With long-running series it can be tricky to figure out where new readers could jump in with minimal confusion if they didn't want to go all the way back to the beginning. As this is part of a pair of books which apparently were what the whole series is building towards (or just the beginning of the arc the series was trying to reach which had been planned from the start), answering where a reader could jump in to avoid confusion is tricky. Supposing that the answer isn't "start with the first book", someone could understand the most important parts of what is happening and have a pretty good experience if they started with WHEN SORROWS COME and proceeded from there. Everything from then proceeds pretty directly to this very traumatic time for Tybalt and everyone he loves, and skipping any steps in that final sequence would make this emotionally incomprehensible. A story about how things were suddenly changed can't make much sense without knowledge of how it was before, after all. 

I love how seamlessly this works with SLEEP NO MORE while being its own story. It manages to be unabashedly focused on Tybalt's need to get October restored, all while still having so much more going on in terms of the actual narrative. Ginevra, in particular, is shown very well here. I thought most of her relevance was in SLEEP NO MORE, but in THE INNOCENT SLEEP she's a major presence, more than just the regent for Raj.

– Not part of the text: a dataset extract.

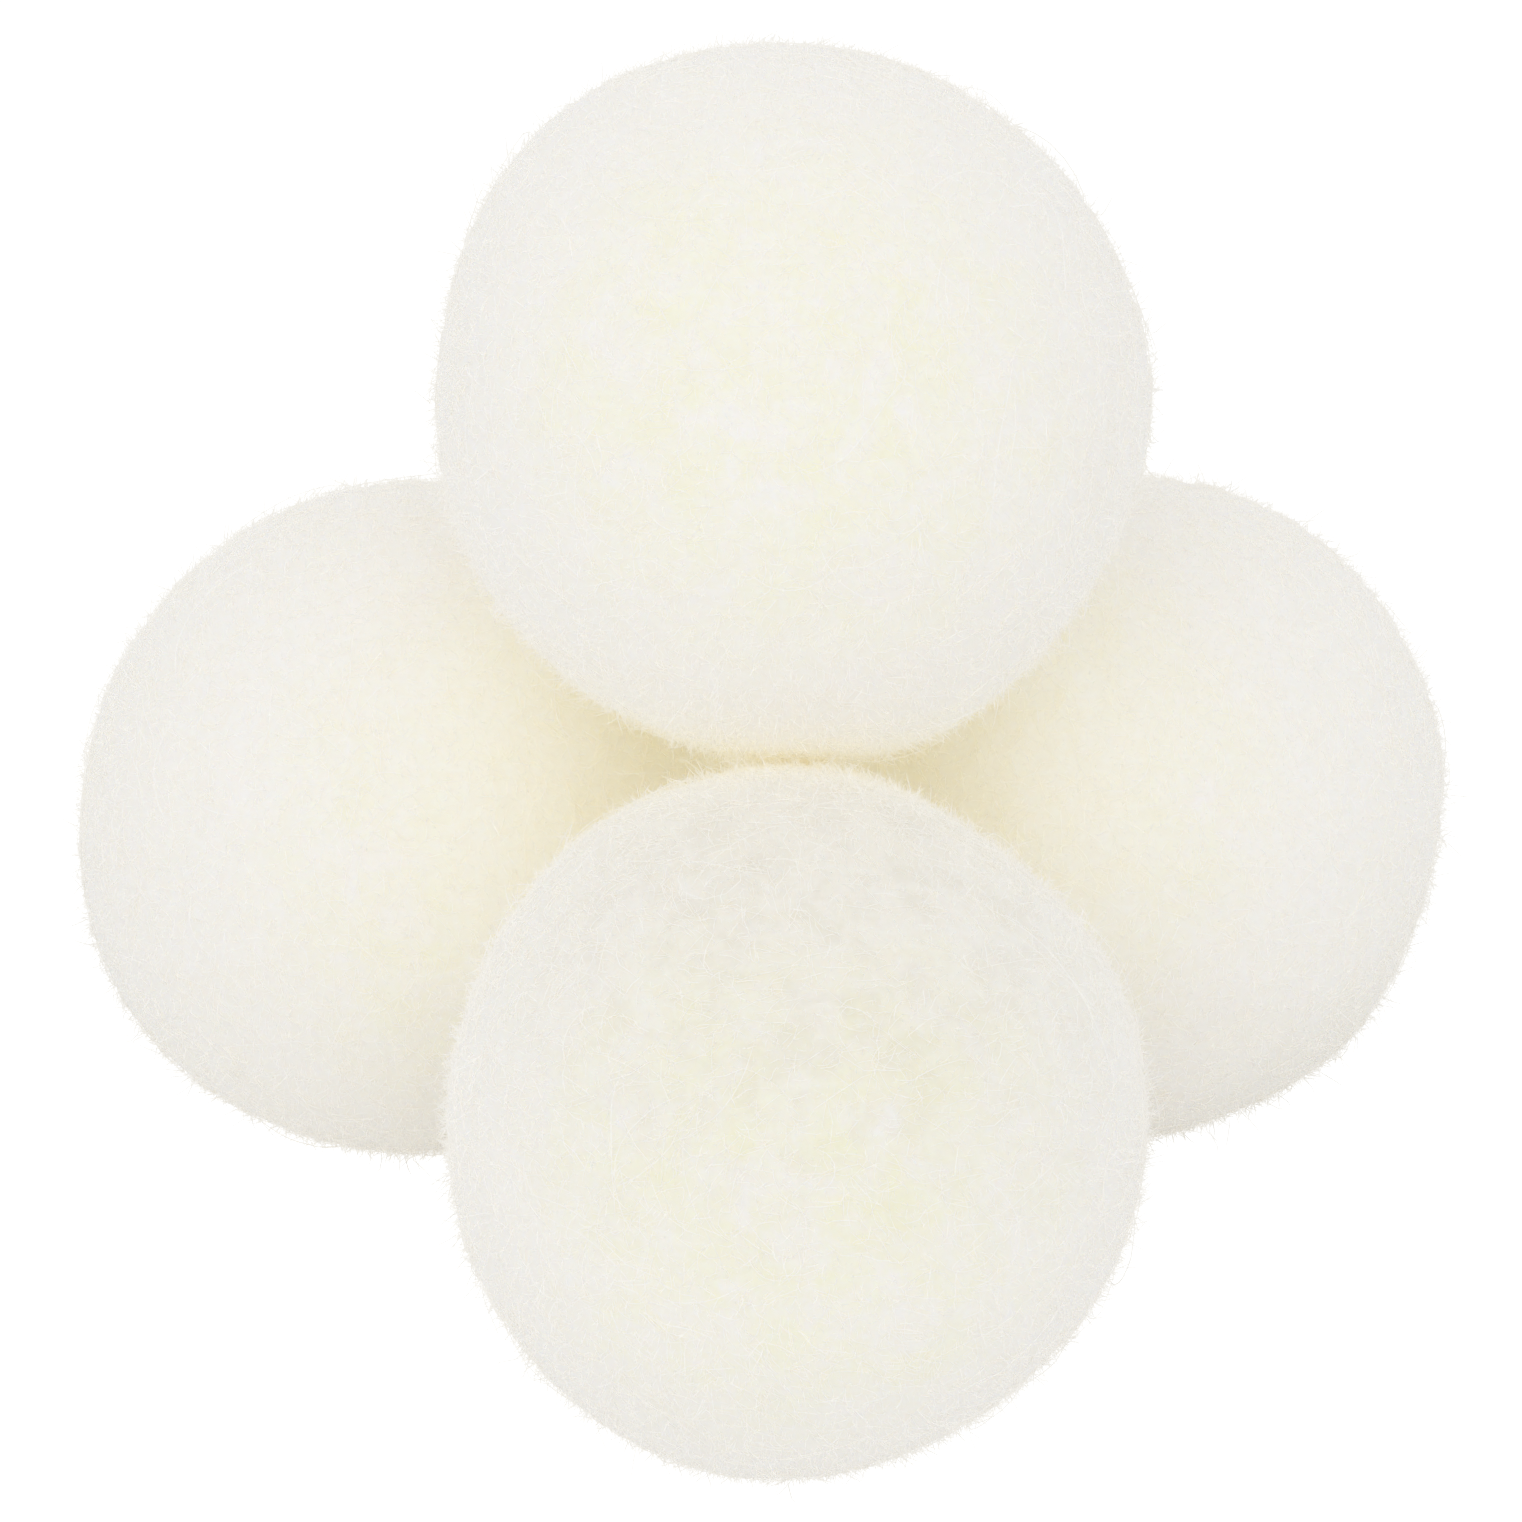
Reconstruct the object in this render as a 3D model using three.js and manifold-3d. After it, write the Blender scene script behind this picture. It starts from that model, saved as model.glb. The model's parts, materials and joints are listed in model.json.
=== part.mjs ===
// Felted wool dryer balls, piled three below and one on top. The balls are loose.
//
// Each ball is made from the inside out, as a felt maker lays it up: a hard-rolled core of wool,
// a first wrap of carded wool round it, a cross wrap laid square to the first, and the outer
// fleece, which wet felting shrinks into one tight skin.
//
// Millimetres, +Z up. The origin is on the table, under the middle of the pile's bounding box.
// +X runs across the two rear balls, and the front ball stands towards -Y.

import * as THREE from "three";
import { mergeVertices } from "three/addons/utils/BufferGeometryUtils.js";
import Module from "manifold-3d";

// ---- Driving dimensions ----

const BALL_RADIUS = 35; // over the felt, with its fuzz pressed down
const SKIN_WALL = 7;
const WRAP_WALL = 7;
const LAYER_GAP = 0.3; // between one layer and the next
const BALL_GAP = 0.3; // between two balls that lean on each other, where their fuzz meets
const FOOT_DEPTH = 0.5; // how far the felt gives where a ball stands on the table

const LAP_GAP = 0.4; // the parting between the two ends of a wrap
const LAP_SLANT = THREE.MathUtils.degToRad(30); // one end lies over the other at this slant
const LAP_HEIGHT_SHARE = 1; // the lap's length over the layer's inner radius

const SKIN_DETAIL = 7; // icosahedron edges are cut into this many pieces, plus one
const LAYER_DETAIL = 2;

// ---- Where each ball's centre stands ----

const PITCH = 2 * BALL_RADIUS + BALL_GAP; // centre to centre of two balls that touch
const REAR_Y = PITCH * Math.sqrt(3) / 4; // puts the bounding box's middle at y = 0
const FRONT_Y = -REAR_Y;
const PILE_MIDDLE_Y = REAR_Y - PITCH / (2 * Math.sqrt(3)); // under the top ball
const LOWER_Z = BALL_RADIUS - FOOT_DEPTH;
const TOP_Z = LOWER_Z + PITCH * Math.sqrt(2 / 3); // height of a regular tetrahedron

const BALLS = [
  { name: "front", centre: [0, FRONT_Y, LOWER_Z], onTable: true },
  { name: "left", centre: [-PITCH / 2, REAR_Y, LOWER_Z], onTable: true },
  { name: "right", centre: [PITCH / 2, REAR_Y, LOWER_Z], onTable: true },
  { name: "top", centre: [0, PILE_MIDDLE_Y, TOP_Z], onTable: false },
];

// ---- Materials ----

const wool = (color) => new THREE.MeshStandardMaterial({ color, roughness: 0.95, metalness: 0 });
const FELT = wool(0xf0eee4);
const CARDED_WOOL = wool(0xece4cc);
const ROLLED_WOOL = wool(0xe2d8bc);

// ---- Booleans ----

const wasm = await Module();
wasm.setup();

// A closed geometry as a solid that can be cut and joined.
function toSolid(geometry) {
  const bare = geometry.clone();
  bare.deleteAttribute("normal");
  bare.deleteAttribute("uv");
  const merged = mergeVertices(bare);
  return new wasm.Manifold(new wasm.Mesh({
    numProp: 3,
    vertProperties: merged.attributes.position.array,
    triVerts: new Uint32Array(merged.index.array),
  }));
}

// A solid back as a geometry to draw.
function toGeometry(solid) {
  const { vertProperties, triVerts } = solid.getMesh();
  const geometry = new THREE.BufferGeometry();
  geometry.setAttribute("position", new THREE.BufferAttribute(vertProperties, 3));
  geometry.setIndex(new THREE.BufferAttribute(triVerts, 1));
  geometry.computeVertexNormals();
  return geometry;
}

const sphere = (radius, detail) => toSolid(new THREE.IcosahedronGeometry(radius, detail));

// ---- Layers of one ball, each centred on its own origin ----

// A thin slanting slab through one side of a wall, where a wrap's last turn lies over the turn before.
// It faces +X, or +Y when it is turned, and its length stands along Z, or along X.
function lapSlab(outerRadius, innerRadius, turned) {
  const middle = (outerRadius + innerRadius) / 2;
  const reach = 2 * (outerRadius - innerRadius);
  const slab = new THREE.BoxGeometry(reach, LAP_GAP, innerRadius * LAP_HEIGHT_SHARE);
  slab.rotateZ(LAP_SLANT);
  slab.translate(middle, 0, 0);
  if (turned) {
    slab.rotateX(Math.PI / 2);
    slab.rotateZ(Math.PI / 2);
  }
  return toSolid(slab);
}

// One layer of wool round what is inside it, parted along its lap.
function wrap(outerRadius, wall, outerDetail, turned) {
  const innerRadius = outerRadius - wall;
  return sphere(outerRadius, outerDetail)
    .subtract(sphere(innerRadius, LAYER_DETAIL))
    .subtract(lapSlab(outerRadius, innerRadius, turned));
}

// What lies below the table, seen from a ball's centre.
function belowTable() {
  const block = new THREE.BoxGeometry(2 * BALL_RADIUS, 2 * BALL_RADIUS, BALL_RADIUS);
  block.translate(0, 0, -LOWER_Z - BALL_RADIUS / 2);
  return toSolid(block);
}

function feltSkin(onTable) {
  const skin = wrap(BALL_RADIUS, SKIN_WALL, SKIN_DETAIL, false);
  return onTable ? skin.subtract(belowTable()) : skin;
}

const CROSS_RADIUS = BALL_RADIUS - SKIN_WALL - LAYER_GAP;
const FIRST_RADIUS = CROSS_RADIUS - WRAP_WALL - LAYER_GAP;
const CORE_RADIUS = FIRST_RADIUS - WRAP_WALL - LAYER_GAP;

const crossWrap = () => wrap(CROSS_RADIUS, WRAP_WALL, LAYER_DETAIL, true);
const firstWrap = () => wrap(FIRST_RADIUS, WRAP_WALL, LAYER_DETAIL, false);
const rolledCore = () => sphere(CORE_RADIUS, LAYER_DETAIL);

// ---- The pile ----

function ball({ name, centre, onTable }) {
  const layers = [
    ["felt_skin", feltSkin(onTable), FELT],
    ["cross_wrap", crossWrap(), CARDED_WOOL],
    ["first_wrap", firstWrap(), CARDED_WOOL],
    ["rolled_core", rolledCore(), ROLLED_WOOL],
  ];
  const group = new THREE.Group();
  for (const [layer, solid, material] of layers) {
    const mesh = new THREE.Mesh(toGeometry(solid), material);
    mesh.name = `${name}_${layer}`;
    group.add(mesh);
  }
  group.position.set(...centre);
  return group;
}

const pile = new THREE.Group();
for (const each of BALLS) {
  pile.add(ball(each));
}

export default pile;
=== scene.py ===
"""Felted wool dryer balls, piled three below and one on top.

Each ball's skin is a coarse round cage that a subdivision and two displacements turn into lumpy
felt. Over it lie the fibres, each of them real: the matted nap, the standing fuzz, the very short
down and a few long strays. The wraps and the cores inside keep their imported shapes.
Everything is in metres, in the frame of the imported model, with +Z up.
"""

import json
import math

import bpy
import numpy as np
from bpy.props import (
    FloatProperty,
    FloatVectorProperty,
    IntProperty,
    PointerProperty,
)
from bpy.types import Operator, Panel, PropertyGroup
from mathutils import Matrix, Vector
from mathutils.bvhtree import BVHTree

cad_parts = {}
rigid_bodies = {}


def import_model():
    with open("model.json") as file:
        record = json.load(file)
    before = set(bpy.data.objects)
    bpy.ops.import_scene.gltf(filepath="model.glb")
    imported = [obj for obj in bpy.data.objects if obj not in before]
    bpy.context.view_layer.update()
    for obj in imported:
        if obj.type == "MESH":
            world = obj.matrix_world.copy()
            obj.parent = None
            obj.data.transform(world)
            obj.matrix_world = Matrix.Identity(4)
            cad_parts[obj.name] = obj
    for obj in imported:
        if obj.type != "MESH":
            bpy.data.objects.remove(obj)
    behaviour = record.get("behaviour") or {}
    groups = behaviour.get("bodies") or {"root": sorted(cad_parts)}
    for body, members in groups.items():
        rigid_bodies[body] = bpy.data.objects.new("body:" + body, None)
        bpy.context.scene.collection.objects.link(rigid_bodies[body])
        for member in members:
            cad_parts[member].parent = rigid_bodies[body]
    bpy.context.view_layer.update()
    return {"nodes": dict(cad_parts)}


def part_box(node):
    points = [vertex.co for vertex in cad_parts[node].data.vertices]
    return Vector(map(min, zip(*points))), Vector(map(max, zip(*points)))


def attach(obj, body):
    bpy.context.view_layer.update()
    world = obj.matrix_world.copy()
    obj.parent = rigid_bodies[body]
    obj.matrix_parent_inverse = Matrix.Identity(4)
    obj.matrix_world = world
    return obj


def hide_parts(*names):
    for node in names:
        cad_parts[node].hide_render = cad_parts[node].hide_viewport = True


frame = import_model()

bl_info = {
    "name": "Wool Dryer Balls",
    "version": (1, 0, 0),
    "blender": (4, 5, 0),
    "location": "View3D > Sidebar > Dryer Balls",
    "description": "Makes a pile of felted wool dryer balls round its packed model",
    "category": "Object",
}

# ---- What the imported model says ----

BALLS = ("front", "left", "right", "top")


def middle(node):
    """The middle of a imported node's box."""
    low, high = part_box(node)
    return (low + high) / 2


CENTRES = {ball: middle(f"{ball}_rolled_core") for ball in BALLS}
BALL_RADIUS = (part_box("top_felt_skin")[1].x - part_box("top_felt_skin")[0].x) / 2
WRAP_RADIUS = (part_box("top_cross_wrap")[1].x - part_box("top_cross_wrap")[0].x) / 2

# ---- Shapes that are chosen ----

# Where each ball's outline swells or is pressed in, as seen from the front of the pile:
# the angle round the outline, anticlockwise from the right, then the rise and the angle
# over which it fades.
LUMPS = {
    "front": (
        (250, 0.0008, 18), (303, -0.0009, 20), (340, -0.00025, 22), (200, 0.00045, 25),
        (124, 0.0012, 14), (54, -0.0011, 13),
    ),
    "left": ((213, 0.00135, 17), (250, 0.0007, 20), (130, -0.0003, 12), (9, 0.001, 11)),
    "right": ((45, 0.0008, 28), (-16, -0.00085, 13), (-75, -0.00045, 16), (171, 0.001, 11)),
    "top": (
        (130, 0.00105, 14), (62, -0.0004, 20), (176, -0.0007, 11), (0, 0.0008, 12),
        (296, 0.0010, 13),
    ),
}
# How much smaller each ball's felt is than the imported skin.
SHRUNK = {"front": 0.0015, "left": 0.0014, "right": 0.0014, "top": 0.0006}
# Where the cream patches of each ball gather: so far aside, so far up, and to the front. This is the
# side turned to the camera, so the rims stay whiter as a painted sheen; the cream patches themselves
# are the wool's own tone.
PAINTED_SHEEN_CREAM_SIDES = {
    "front": (0, -0.2, 1),
    "left": (0.45, -0.15, 1),
    "right": (-0.45, 0.05, 1),
    "top": (0, 0, 1),
}
# The side of each ball where the fleece is made duller in clumps as painted shade, where less light
# falls: the front ball's top under the top ball, low on the outer sides of the left and right balls,
# and the upper right of the top ball turned away from the camera; given the same way.
PAINTED_SHADE_SIDE = {
    "front": (0.05, 0.75, 0.68),
    "left": (-0.8, -0.5, -0.5),
    "right": (0.7, -0.9, -0.2),
    "top": (0.6, 0.5, -0.6),
}
# The nearness to that side, from 1 down to -1, at which the painted shade begins.
PAINTED_SHADE_FROM = {"front": 0.2, "left": 0.7, "right": 0.7, "top": 0.7}
# The nearness to the heart of the pile at which painted warm bounce light begins: the wool there is
# made warmer and lighter than the white, in place of light passed on between the balls.
PAINTED_BOUNCE_FROM = {"front": 0.52, "left": 0.46, "right": 0.42, "top": 0.54}
# Dents in a ball's face: where each is, the same way, then its rise and the angle over which it fades.
DENT = {"front": ((0.06, 0.54, 0.84), -0.0011, 9)}
REST_SPACE = 0.0001  # from a ball's felt to the floor, or to halfway to a ball that it leans on
REST_SPREAD = 12  # degrees over which the felt swells towards what it rests on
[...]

It's taken a long time to get here, and I'm so excited for what this series holds next!

Graphic/Explicit CW for grief, confinement.

Moderate CW for xenophobia, pregnancy, violence, blood, injury detail, self harm, genocide, war, death.

Minor CW for emotional abuse, vomit, torture.

“Doubtless and Secure” - CW for pregnancy, blood, murder, child death, death. Minor CW for emotional abuse, physical abuse, war.